The antitrust case claims that by locking out Datel's Max Memory Card with a firmware update, Microsoft used its status as the platform holder to unlawfully prevent competition. In Microsoft's motion to dismiss, it claimed that language in the "Additional Terms and Conditions" clause in the Xbox 360 product warranty barred the use of unauthorized peripherals. The company back upped its case by citing Apple's successful defense of its right to limit use of OS X to its own hardware.
The court rejected Microsoft's motion, however, finding the language in the "Additional Terms and Conditions" vague and too wide-reaching. For example, if Microsoft's interpretation of the terms was accepted, it could prevent the use of certain televisions with the console.
Since Datel's suit was first filed, of course, Microsoft has enabled the use any USB drive as a memory unit for the Xbox 360, which means that even if Datel is able to continue to sell the device, there likely won't be much demand for it. Meanwhile, Microsoft recently filed its own suit against Datel over claims that one of Datel's controllers is too similar in design to the official Xbox 360 gamepad.
Source – Order Granting in Part and Denying in Part Defendant's Motion to Dismiss [PDF]
Datel's official announcement:
"DATEL'S ANTITRUST CLAIMS AGAINST MICROSOFT FOR MONOPOLIZATION OF XBOX 360 ACCESSORY MARKET MAY PROCEED"
"SAN FRANCISCO, CA – April 26, 2010. In a decision released April 23, 2010, the United States District Court in San Francisco rejected Microsoft's motion to dismiss Datel's lawsuit concerning monopolization of the Xbox 360 accessory market. The Court's ruling permits Datel to proceed with five of the six claims it originally asserted.
"'We're gratified that the case will proceed and Datel looks forward to reestablishing the benefits of competition in the accessory market for all Xbox 360 users,' said Daniel Asimow, a litigation director at San Francisco-based Howard Rice who argued the motion on Datel's behalf.
"UK-based Datel is a leading manufacturer of video game accessories. Among Datel's many innovative products are memory cards and controllers for the Xbox 360. Datel's memory card, released in May 2009, offered four times the memory of Microsoft's memory card accessories for the same or a lower price. Rather than responding with a better product or lower price, Microsoft instead deployed a mandatory November 2009 software update that disabled all memory cards over 512 megabytes (the largest size sold by Microsoft). This exclusionary act not only cut off the market for future Datel sales of memory cards but disabled Datel memory cards already sold. In addition, Microsoft arbitrarily altered its software authentication scheme for game controllers in an attempt to disable Datel's competing products.
"On November 23, 2009 Datel sued Microsoft for antitrust violations. Microsoft responded with a motion to dismiss, claiming that because of a provision in a section entitled "Additional Terms and Conditions" buried in the product warranty, consumers agreed at the time of their Xbox purchase that they would not use unauthorized accessories.
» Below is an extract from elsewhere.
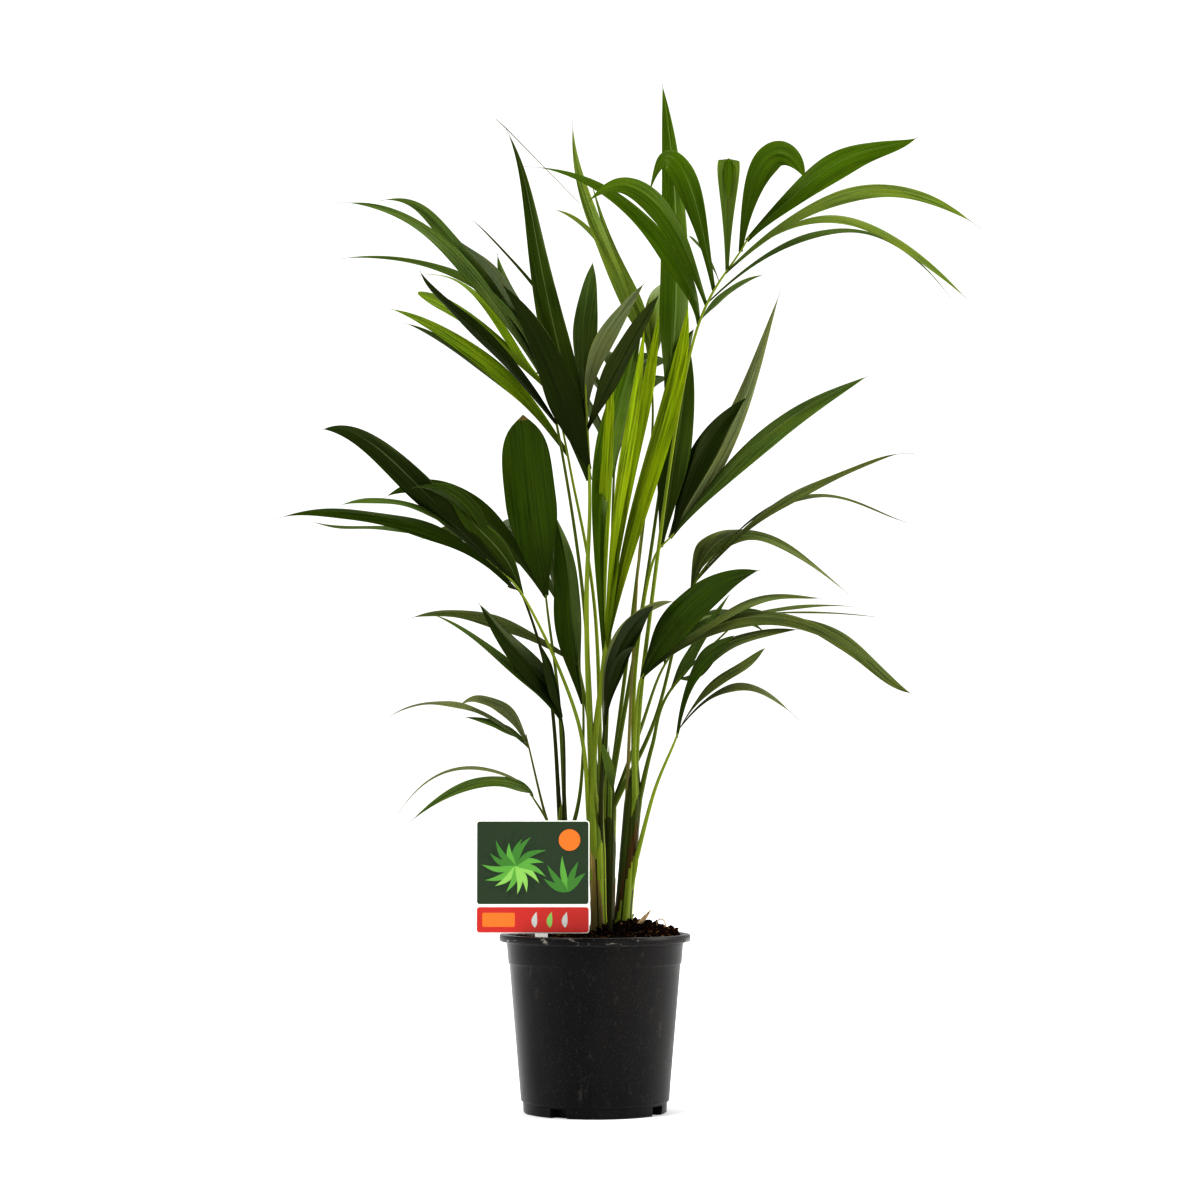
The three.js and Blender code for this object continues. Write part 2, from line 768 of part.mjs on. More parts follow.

"In its 31-page ruling, the Court rejected this argument, finding that those terms and conditions were at best ambiguous and did not support Microsoft's contention. Indeed, if Microsoft's reading were accepted, it would be impermissible to use the Xbox with a variety of accessories not manufactured by Microsoft, including televisions and music players. The Court rejected Microsoft's reliance on Apple v. Psytar , in which Apple succeeded in dismissing antitrust claims based on a provision in the Mac OS user license restricting the use of the software to Apple computers. Unlike that case, here there is no clearly binding contractual restriction and it is not possible for a consumer to forecast all of his or her accessory needs at the time of the initial purchase.
"The Court also found that Datel had properly alleged claims against Microsoft for unfair competition and for unlawful tying of consoles to accessories and that Datel had properly alleged that Microsoft enjoys market power in the console market as well as the accessory market. The Court dismissed claims against Microsoft for monopolization of the console market, solely on the grounds that Datel, an accessory manufacturer, was not direct participant in the console market."